* _MATERIAL PROVIDED_
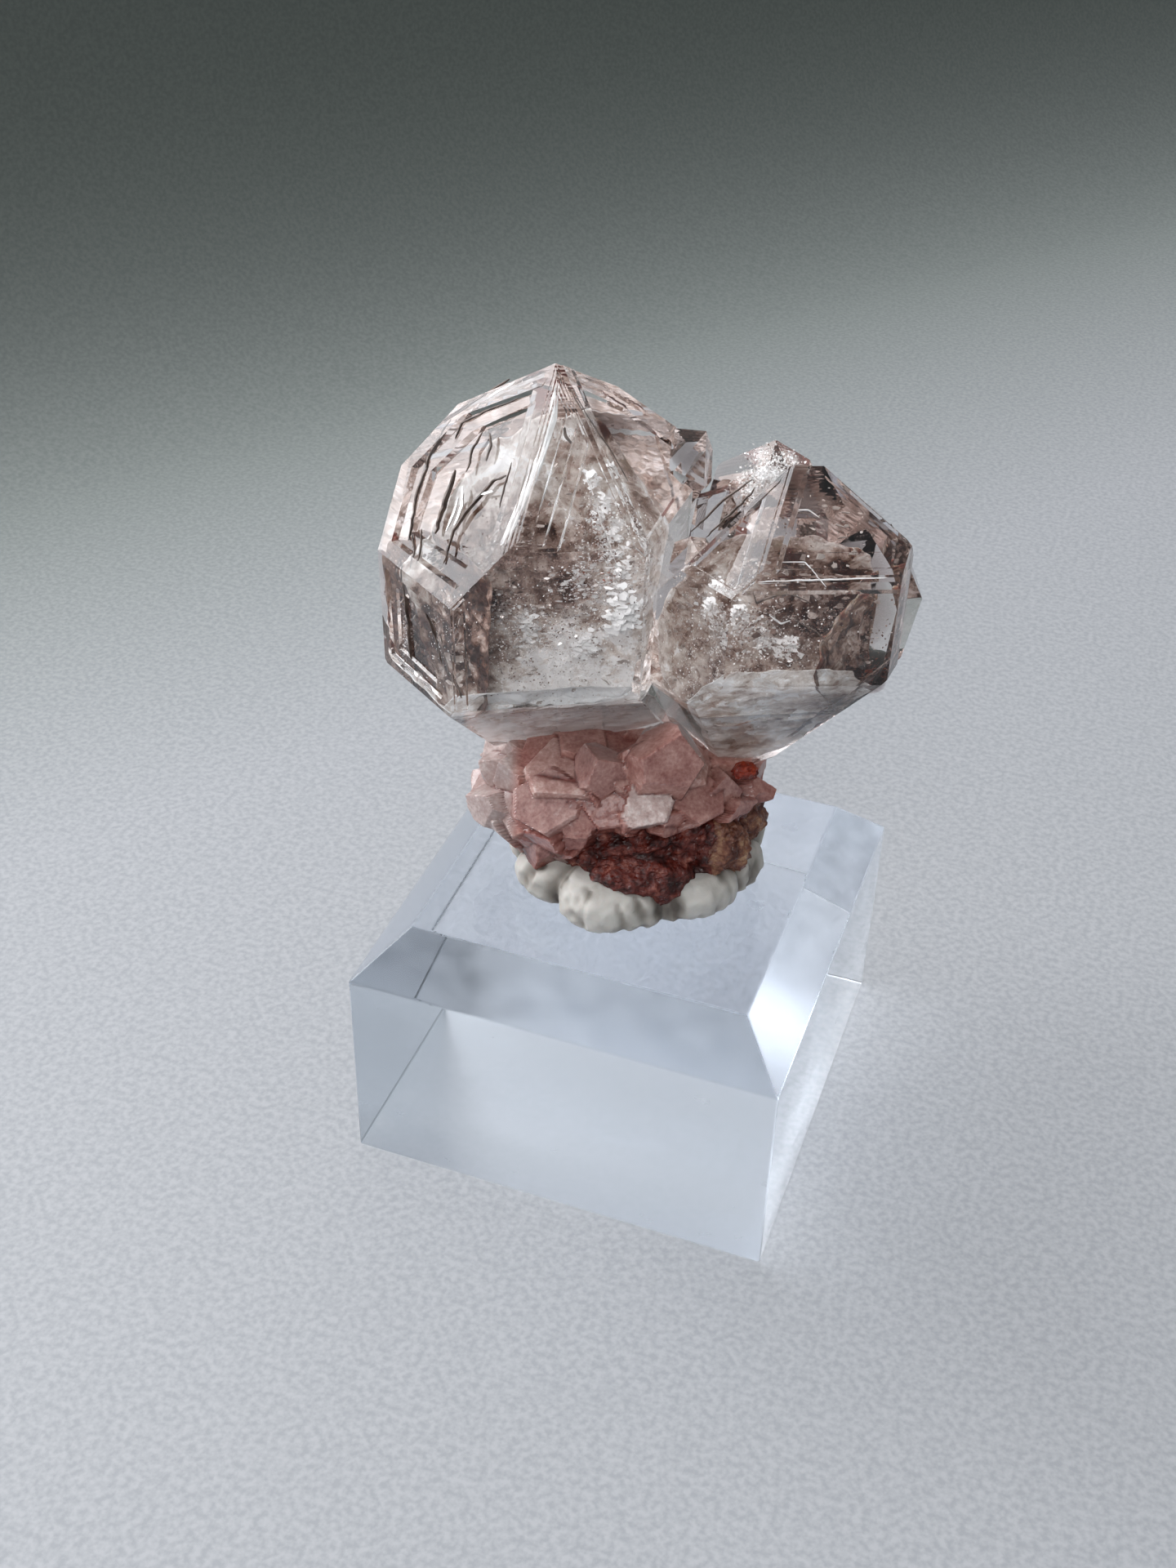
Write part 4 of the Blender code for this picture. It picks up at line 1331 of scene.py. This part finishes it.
@dataclass
class PinkCrust:
    """The crust of short pink quartz points on its stained matrix.

    A row of front is a crystal's place (u, v, z), its radius, how far it stands out and whether
    its tip is flat, and pale gives some of them a share of grey. A lump is a middle, half sizes
    and a stain. Below broken_below, which rises by broken_step at step_at, the skin is open to
    the matrix; below tucked_below it is drawn in, and at foot it is cut flat.
    """

    centre: tuple[float, float, float] = (-1.0, 0.3, 26.2)
    radii: tuple[float, float, float] = (9.3, 6.2, 5.3)
    squareness: float = 2.7
    foot: float = 22.4
    bare: float = 1.7
    fill: float = 0.6
    tuck: float = 0.17
    points: int = 150
    spacing: float = 1.6
    seed: int = 20
    lean: float = 26.0
    rings: int = 230
    sides: int = 390
    front: tuple[tuple[float, float, float, float, float, bool], ...] = (
        (1.3, -7.6, 31.2, 1.55, 2.9, True),
        (-2.3, -7.6, 31.2, 1.5, 1.8, True),
        (-7.9, -6.2, 30.4, 2.1, 1.7, True),
        (-4.9, -7.0, 29.6, 1.3, 1.7, True),
        (5.4, -6.0, 31.2, 1.9, 1.6, True),
        (-7.2, -5.4, 33.4, 2.3, 1.5, True),
        (-3.6, -6.0, 34.0, 1.8, 3.5, False),
        (-1.0, -6.4, 33.6, 1.4, 2.3, False),
        (1.0, -6.2, 34.6, 1.5, 3.6, False),
        (2.7, -5.6, 34.4, 2.1, 5.2, False),
        (3.8, -6.6, 32.6, 1.3, 2.1, False),
        (-0.5, -7.4, 32.2, 1.1, 2.0, False),
        (-3.9, -7.0, 31.9, 1.1, 1.9, False),
        (-0.5, -7.6, 30.0, 1.1, 1.8, False),
        (3.2, -7.4, 30.2, 1.1, 1.7, False),
        (7.6, -4.4, 31.2, 1.4, 2.1, False),
        (5.4, -4.6, 33.6, 1.8, 2.6, False),
        (-10.6, -3.0, 31.0, 1.5, 2.1, False),
        (-10.8, -2.4, 27.4, 1.6, 2.3, False),
        (-10.2, -0.5, 29.4, 1.5, 2.0, False),
        (9.4, -2.6, 28.8, 1.3, 2.6, False),
        (-6.6, -6.2, 27.2, 1.6, 1.5, False),
        (-1.4, -7.2, 28.8, 1.6, 1.5, False),
        (2.6, -7.0, 28.6, 1.4, 1.5, False),
    )
    pale: tuple[tuple[int, float], ...] = ((0, 0.6), (1, 0.15), (2, 0.35))
    red_spot: tuple[float, float, float] = (7.5, -4.4, 32.2)
    broken_below: float = 25.2
    broken_step: float = 3.0
    step_at: float = -3.4
    broken_from: float = -4.6
    clear_left_of: float = -8.2
    # Height above which the crust under the clear crystals is painted grey as their shade
    painted_shade_above: float = 32.4
    tucked_below: float = 26.4
    lumps: tuple[tuple[tuple[float, float, float], tuple[float, float, float], Stain], ...] = (
        ((0.6, -4.4, 25.6), (4.6, 3.0, 3.5), Stain.OXBLOOD),
        ((3.8, -4.0, 26.2), (2.8, 2.8, 3.0), Stain.OXBLOOD),
        ((-2.8, -4.4, 24.8), (2.8, 2.2, 2.6), Stain.OXBLOOD),
        ((1.0, -5.8, 24.4), (4.2, 2.7, 2.2), Stain.OXBLOOD),
        ((6.0, -4.4, 26.1), (2.2, 2.3, 2.6), Stain.GOLDEN),
        ((7.4, -0.6, 26.2), (2.2, 2.6, 2.4), Stain.GOLDEN),
        ((7.5, -3.7, 32.1), (0.9, 0.9, 0.45), Stain.HEMATITE),
    )

    def build(self) -> None:
        """Build the druse and the matrix."""
        self.druse()
        self.matrix()

    def skin(self, directions: Array) -> tuple[Array, Array]:
        """Find points of the crust's drum.

        The drum is a squared ellipsoid: shares of the radii, each raised to the squareness,
        add up to one.

        Args:
            directions: Directions from its middle, last axis 3.

        Returns:
            The drum's points there, and its outward normals.
        """
        radii = np.array(self.radii)
        total = (np.abs(directions / radii) ** self.squareness).sum(-1, keepdims=True)
        offset = directions / total ** (1.0 / self.squareness)
        slopes = np.sign(offset) * np.abs(offset / radii) ** (self.squareness - 1.0) / radii
        return np.array(self.centre) + offset, unit(slopes)

    def places(self) -> tuple[Array, Array, Array, Array]:
        """Say where the crystals stand.

        The chosen ones come first, and the rest follow a golden-angle spiral over the drum,
        where there is room.

        Returns:
            Their places, outward directions, radii and how far they stand out.
        """
        rng = np.random.default_rng(self.seed)
        chosen = np.array(self.front)
        place, normal = self.skin(chosen[:, :3] - np.array(self.centre))
        outward = unit(normal + np.array([0.0, 0.0, 0.15]))
        k = np.arange(self.points)
        height = 1.0 - 2.0 * (k + 0.5) / self.points
        turn = k * math.pi * (3.0 - math.sqrt(5.0))
        flat = np.sqrt(1.0 - height * height)
        more, slope = self.skin(np.stack([flat * np.cos(turn), flat * np.sin(turn), height], -1))
        radius = rng.uniform(1.3, 2.5, self.points)
        stand = rng.uniform(1.2, 2.2, self.points)
        tilt = unit(slope + rng.uniform(-0.2, 0.2, (self.points, 3)))
        stand = np.where(more[:, 1] < -2.0, stand - 0.3, stand)
        near = np.linalg.norm(more[:, None] - place[None], axis=-1).min(1)
        room = (near > self.spacing) & (more[:, 2] > self.foot + self.bare) & (height < 0.9)
        return (
            np.concatenate([place, more[room]]),
            np.concatenate([outward, tilt[room]]),
            np.concatenate([chosen[:, 3], radius[room]]),
            np.concatenate([chosen[:, 4], stand[room]]),
        )

    def crystals(self) -> tuple[Array, Array]:
        """Work out the planes of the short crystals.

        The axis is outward * cos(lean) + tangent * sin(lean); prism normals turn around it by
        sixths, and each tip normal is axis * cos(tip angle) + prism normal * sin(tip angle).
        Every other tip face is larger. A flat crystal stands straight, and a plane across its
        axis cuts the tip off at a hexagon of about its radius.

        Returns:
            Normals, and distances from the drum's middle.
        """
        place, outward, radius, stand = self.places()
        count = len(place)
        rng = np.random.default_rng(self.seed + 1)
        side, other = square_to(outward)
        turn = rng.uniform(0.0, 2.0 * math.pi, (count, 1))
        flat = np.zeros((count, 1), bool)
        flat[: len(self.front), 0] = [row[5] for row in self.front]
        flat[len(self.front) :, 0] = rng.uniform(size=count - len(self.front)) < 0.3
        lean = np.radians(np.where(flat, 4.0, self.lean) * rng.uniform(0.3, 1.0, (count, 1)))
        tangent = side * np.cos(turn) + other * np.sin(turn)
        axis = outward * np.cos(lean) + tangent * np.sin(lean)
        first = outward * np.sin(lean) - tangent * np.cos(lean)
        second = np.cross(axis, first)
        spin = np.radians(60.0 * np.arange(6))[:, None]
        out = first[:, None] * np.cos(spin) + second[:, None] * np.sin(spin)
        tips = axis[:, None] * math.cos(TIP_ANGLE) + out * math.sin(TIP_ANGLE)
        normals = np.concatenate([-outward[:, None], axis[:, None], out, tips], 1)
        uneven = rng.uniform(0.85, 1.15, (count, 6))
        prism = radius[:, None] * np.array([1.0, 1.1] * 3) * uneven
        point = stand[:, None] * math.cos(TIP_ANGLE) * np.array([1.0, 1.45] * 3) * uneven
        table = 0.62 * stand[:, None]
        cut = table * math.cos(TIP_ANGLE) + radius[:, None] * math.sin(TIP_ANGLE) * uneven
        root, beyond = np.full((count, 1), 2.5), 9.0
        top = np.where(flat, table, beyond)
        distances = np.concatenate([root, top, prism, np.where(flat, cut, point)], 1)
        offset = place - np.array(self.centre)
        return normals, distances + np.einsum("npk,nk->np", normals, offset)

    def reaches(self, ray: Array, filled: Array) -> tuple[Array, Array, Array, int]:
        """Work out how far the crust reaches along rays from the drum's middle.

        Along each ray, a crystal reaches as far as the nearest of the planes that the ray
        leaves by, distance / (normal . direction), if the ray is in it by then.

        Args:
            ray: Unit directions, last axis 3.
            filled: How far the filled drum reaches along each.

        Returns:
            The farthest and the second farthest reach, the number of the crystal that reaches
            farthest, which is -1 for the drum, and how many crystals there are.
        """
        best, second = filled, filled - 1.0
        owner = np.full(filled.shape, -1)
        normals, distances = self.crystals()
        for n, (planes, reach) in enumerate(zip(normals, distances)):
            facing = ray @ planes.T
            cut = reach / np.where(np.abs(facing) < 1e-6, 1e-6, facing)
            leave = np.where(facing > 0.0, cut, np.inf).min(-1)
            enter = np.where(facing < 0.0, cut, -np.inf).max(-1)
            height = np.where(leave > np.maximum(enter, 0.0), leave, 0.0)
            higher = height > best
            second = np.where(higher, best, np.maximum(second, height))
            best = np.where(higher, height, best)
            owner = np.where(higher, n, owner)
        return best, second, owner, len(normals)

    def broken_edge(self, drum: Array) -> Array:
        """Return the height below which the front is broken open to the matrix, higher at right."""
        step = 1.0 / (1.0 + np.exp(-(drum[..., 0] - self.step_at) / 0.5))
        return self.broken_below + self.broken_step * step * (drum[..., 1] < 1.0)

    def druse(self) -> None:
        """Build the crust's skin as the outermost of all its crystals and of the filled drum.

        The skin takes the farthest reach along each ray; where the two farthest agree is a
        suture. Below the broken edge it falls back behind the drum, low down it is drawn in
        towards its middle, and it ends flat on the foot.
        """
        ray = unit(ball(*wrap(0.03, math.pi - 0.03, self.rings, self.sides)) * np.array(self.radii))
        drum, _slope = self.skin(ray)
        middle = np.array(self.centre)
        flat = np.linalg.norm(drum - middle, axis=-1)
        fill = self.fill * (0.6 + 0.4 * ripple(drum, 3.0, 31))
        fill *= np.clip((drum[..., 2] - self.foot - self.bare + 0.6) / 1.2, 0.0, 1.0)
        best, second, owner, count = self.reaches(ray, flat + fill)
        edge = self.broken_edge(drum)
        open_low = np.clip((edge - drum[..., 2] + 0.6 * ripple(drum, 2.0, 37)) / 0.5, 0.0, 1.0)
        open_low *= drum[..., 0] > self.broken_from
        best += open_low * (np.minimum(best, flat - 0.3) - best)
        skin = middle + ray * best[..., None]
        sugar = ripple(skin, 0.9, 33, 3)
        skin = skin + ray * (0.025 * sugar)[..., None]
        patchy = np.clip(0.85 + 0.8 * ripple(skin, 3.5, 35, 2), 0.35, 1.0)
        suture = patchy * np.exp(-(((best - second) / (0.06 + 0.05 * patchy)) ** 2))
        rng = np.random.default_rng(self.seed + 2)
        tints = np.append(rng.uniform(0.0, 0.3, count), 0.1)
        for n, tint in self.pale:
            tints[n] = tint
        shade = np.append(rng.uniform(-0.8, 0.8, count), 0.0)[owner]
        clear = np.clip(self.clear_left_of - skin[..., 0], 0.0, 0.8)
        # Painted shade: high up and behind the front, where the crust lies under the clear crystals, it is
        # greyed as their shadow
        under = np.clip((skin[..., 2] - self.painted_shade_above) / 1.6, 0.0, 0.9) * (skin[..., 1] > -3.2)
        spot = np.linalg.norm((skin - np.array(self.red_spot)) / np.array([1.0, 2.0, 0.7]), axis=-1)
        low = np.clip((edge + 0.8 - skin[..., 2] + 0.5 * sugar) / 1.4, 0.0, 0.85)
        squeeze = 1.0 - self.tuck * np.clip((self.tucked_below - skin[..., 2]) / 3.0, 0.0, 1.0)
        skin[..., :2] = middle[:2] + (skin[..., :2] - middle[:2]) * squeeze[..., None]
        skin[..., 2] = np.maximum(skin[..., 2], self.foot)
        values = {
            "suture": suture,
            "tint": np.maximum(np.maximum(tints[owner], clear), under),
            "stain": np.clip(np.maximum(1.6 - spot, low), 0.0, 1.0),
            "rise": np.clip((best - flat) / 1.6, 0.0, 1.0) + shade,
        }
        shape = skin, ring_faces(self.rings, self.sides)
        make_piece("pink_druse", shape, PinkDruse().material(), "pink_crust", values=values)
        log.info("pink_druse: %d crystals", count)

    def matrix(self) -> None:
        """Build the broken lumps of matrix low at the front and right, one piece to a stain."""
        for stain in Stain:
            chosen = [n for n, lump in enumerate(self.lumps) if lump[2] is stain]
            balls = [blob(self.lumps[n][0], self.lumps[n][1], 0.16, 40 + n, 60, 90) for n in chosen]
            points, faces = join(balls)
            crumb = ripple(points, 1.1, 51, 4)
            crag = np.abs(ripple(points, 1.5, 53, 4))
            middle = np.array([2.0, -2.0, 26.0])
            points = points + unit(points - middle) * (0.25 * crumb - 0.5 * crag)[:, None]
            points[:, 2] = np.maximum(points[:, 2], self.foot)
            name, material = f"{stain.name.lower()}_matrix", IronMatrix(stain).material()
            make_piece(name, (points, faces), material, "pink_crust")
            log.info("%s: %d lumps", name, len(chosen))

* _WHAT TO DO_
Return nothing but the lines from the start of the listing above through the line containing "its stained matrix.", exactly as given.

* _SOLUTION TO THE PROBLEM_
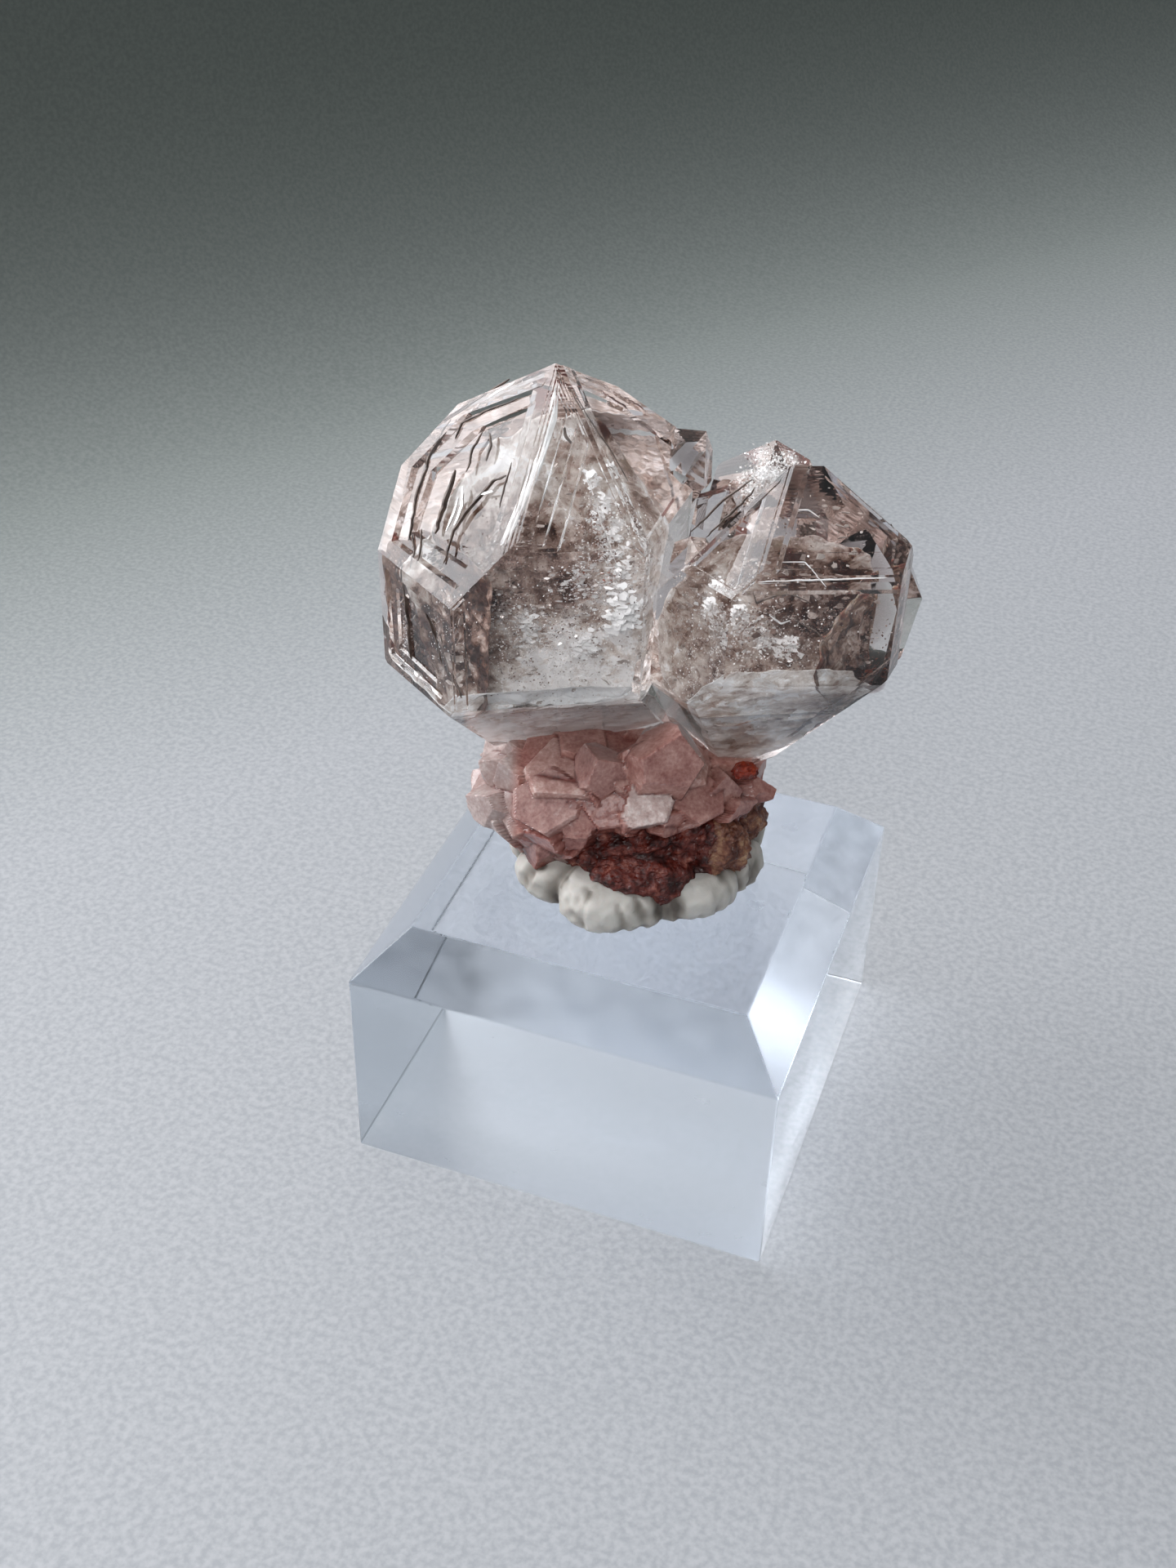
Write part 4 of the Blender code for this picture. It picks up at line 1331 of scene.py. This part finishes it.
@dataclass
class PinkCrust:
    """The crust of short pink quartz points on its stained matrix.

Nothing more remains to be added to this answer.